The Time Google Enticed Job Applicants With a Math Riddle

OZinOH via Flickr // CC BY-NC 2.0
OZinOH via Flickr // CC BY-NC 2.0

The hiring process at today's biggest tech companies can get pretty competitive. Some of the infamous, unanswerable questions asked at Google job interviews include “How much should you charge to wash all the windows in Seattle?” and “Why are manhole covers round?” Such questions have since been banned from the company’s hiring process, but back when they were allowed, Google was doing something even crazier to weed out job candidates.

In 2004, Google paid for billboards in Silicon Valley and Harvard Square that displayed a web address in the form of a math puzzle. The message read "{first 10-digit prime found in consecutive digits of e}.com”, with no sign of the company’s name on the ad. For onlookers who were tenacious enough to solve it, the answer (7427466391.com, of course) brought them to a website that presented an additional problem. It was only after cracking the second puzzle that the web page revealed it was all part of an unorthodox recruiting stunt from Google. From there, math whizzes were able to submit their resumes. The final web page read:

"One thing we learned while building Google is that it's easier to find what you're looking for if it comes looking for you. What we're looking for are the best engineers in the world. And here you are. As you can imagine, we get many, many resumes every day, so we developed this little process to increase the signal-to-noise ratio.”
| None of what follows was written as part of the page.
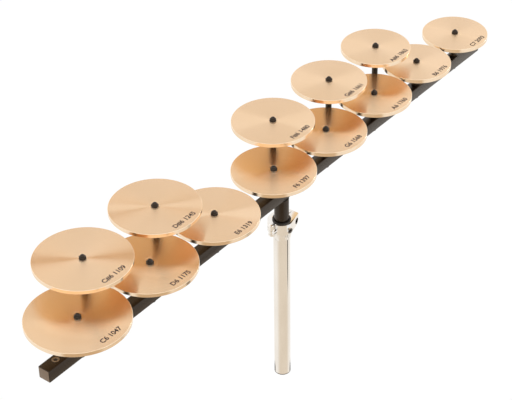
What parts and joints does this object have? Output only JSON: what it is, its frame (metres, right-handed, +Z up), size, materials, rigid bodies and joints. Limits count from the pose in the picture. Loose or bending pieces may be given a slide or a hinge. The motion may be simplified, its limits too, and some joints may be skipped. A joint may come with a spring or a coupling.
{
  "type": "crotales",
  "caption": "Chromatic octave of tuned bronze discs in two rows on one square bar, on a telescoping mast held by a hinged clamp at the top of a chrome tube.",
  "frame": {"origin": "on the tube's axis, at the lower end of its straight wall", "axes": "+Z up along the tube, +X along the bar towards the high notes, +Y from the player towards the raised row"},
  "size_m": [1.0364, 0.1864, 0.4441],
  "materials": {
    "bronze": "turned, with fine concentric marks",
    "bar_paint": "satin dark brown-black",
    "black_metal": "satin black",
    "black_fastener": "black oxide, slight gloss",
    "plain_steel": "plain zinc",
    "chrome": "polished",
    "black_plastic": "satin moulded",
    "felt": "pressed felt"
  },
  "bodies": {
    "stand": {"tube": "chrome", "end_plug": "black_plastic", "clamp_socket": "chrome", "bush": "black_plastic", "hinge_pin": "chrome", "clamp_nut": "plain_steel"},
    "jaw": {"clamp_jaw": "chrome", "jaw_screw": "black_fastener"},
    "clamp_screw": {"clamp_screw": "black_fastener"},
    "mast": {"mast": "black_metal", "mast_plug": "plain_steel", "guide_collar": "black_plastic", "mast_screw": "black_fastener", "screw_washer": "black_fastener", "thrust_washer": "black_plastic"},
    "rack": {"bar": "bar_paint", "bar_insert": "plain_steel", "studs": "plain_steel", "spacer_sleeves": "black_metal", "felt_washers": "felt", "top_washers": "black_plastic", "cap_nuts": "black_fastener", "bar_washers": "black_fastener", "bar_nuts": "black_fastener", "posts": "black_metal", "post_lock_nuts": "black_fastener"},
    "crotale_c": {"crotale_c": "bronze"},
    "crotale_c_sharp": {"crotale_c_sharp": "bronze"},
    "crotale_d": {"crotale_d": "bronze"},
    "crotale_d_sharp": {"crotale_d_sharp": "bronze"},
    "crotale_e": {"crotale_e": "bronze"},
    "crotale_f": {"crotale_f": "bronze"},
    "crotale_f_sharp": {"crotale_f_sharp": "bronze"},
    "crotale_g": {"crotale_g": "bronze"},
    "crotale_g_sharp": {"crotale_g_sharp": "bronze"},
    "crotale_a": {"crotale_a": "bronze"},
    "crotale_a_sharp": {"crotale_a_sharp": "bronze"},
    "crotale_b": {"crotale_b": "bronze"},
    "crotale_c_high": {"crotale_c_high": "bronze"}
  },
  "joints": [
    {"name": "mast_height", "type": "slide", "parent": "stand", "child": "mast", "axis": [0, 0, 1], "range_m": [-0.028, 0.08]},
    {"name": "bar_swivel", "type": "hinge", "parent": "mast", "child": "rack", "pos_m": [0, 0, 0.34], "axis": [0, 0, 1], "continuous": true},
    {"name": "jaw_hinge", "type": "hinge", "parent": "stand", "child": "jaw", "pos_m": [-0.021, 0.0025, 0.2905], "axis": [0, 0, -1], "range_deg": [0, 2.5]},
    {"name": "clamp_screw_feed", "type": "slide", "parent": "stand", "child": "clamp_screw", "axis": [0, -1, 0], "range_m": [0, 0.0019]},
    {"name": "crotale_c_spin", "type": "hinge", "parent": "rack", "child": "crotale_c", "pos_m": [-0.435, 0, 0.3945], "axis": [0, 0, 1], "continuous": true},
    {"name": "crotale_c_sharp_spin", "type": "hinge", "parent": "rack", "child": "crotale_c_sharp", "pos_m": [-0.372, 0.046, 0.4305], "axis": [0, 0, 1], "continuous": true},
    {"name": "crotale_d_spin", "type": "hinge", "parent": "rack", "child": "crotale_d", "pos_m": [-0.292, 0, 0.3945], "axis": [0, 0, 1], "continuous": true},
    {"name": "crotale_d_sharp_spin", "type": "hinge", "parent": "rack", "child": "crotale_d_sharp", "pos_m": [-0.226, 0.046, 0.4305], "axis": [0, 0, 1], "continuous": true},
    {"name": "crotale_e_spin", "type": "hinge", "parent": "rack", "child": "crotale_e", "pos_m": [-0.1545, 0, 0.3945], "axis": [0, 0, 1], "continuous": true},
    {"name": "crotale_f_spin", "type": "hinge", "parent": "rack", "child": "crotale_f", "pos_m": [-0.0183, 0, 0.3945], "axis": [0, 0, 1], "continuous": true},
    {"name": "crotale_f_sharp_spin", "type": "hinge", "parent": "rack", "child": "crotale_f_sharp", "pos_m": [0.04, 0.046, 0.4305], "axis": [0, 0, 1], "continuous": true},
    {"name": "crotale_g_spin", "type": "hinge", "parent": "rack", "child": "crotale_g", "pos_m": [0.1102, 0, 0.3945], "axis": [0, 0, 1], "continuous": true},
    {"name": "crotale_g_sharp_spin", "type": "hinge", "parent": "rack", "child": "crotale_g_sharp", "pos_m": [0.18, 0.046, 0.4305], "axis": [0, 0, 1], "continuous": true},
    {"name": "crotale_a_spin", "type": "hinge", "parent": "rack", "child": "crotale_a", "pos_m": [0.2365, 0, 0.3945], "axis": [0, 0, 1], "continuous": true},
    {"name": "crotale_a_sharp_spin", "type": "hinge", "parent": "rack", "child": "crotale_a_sharp", "pos_m": [0.3044, 0.046, 0.4305], "axis": [0, 0, 1], "continuous": true},
    {"name": "crotale_b_spin", "type": "hinge", "parent": "rack", "child": "crotale_b", "pos_m": [0.354, 0, 0.3945], "axis": [0, 0, 1], "continuous": true},
    {"name": "crotale_c_high_spin", "type": "hinge", "parent": "rack", "child": "crotale_c_high", "pos_m": [0.4663, 0, 0.3945], "axis": [0, 0, 1], "continuous": true}
  ],
  "couplings": [
    {"joint": "clamp_screw_feed", "follows": "jaw_hinge", "m_per_rad": 0.0419}
  ]
}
Google receives more than 3 million applications each year, and only 0.2 percent of them lead to actual hires. Though it makes sense for the tech giant to want to narrow down the resume pool, they haven’t forced their applicants to complete scavenger hunt–esque puzzles since 2004. Today, Google says they make their hires based on qualities like leadership, cognitive ability, and “Googleyness.”

[h/t: NPR]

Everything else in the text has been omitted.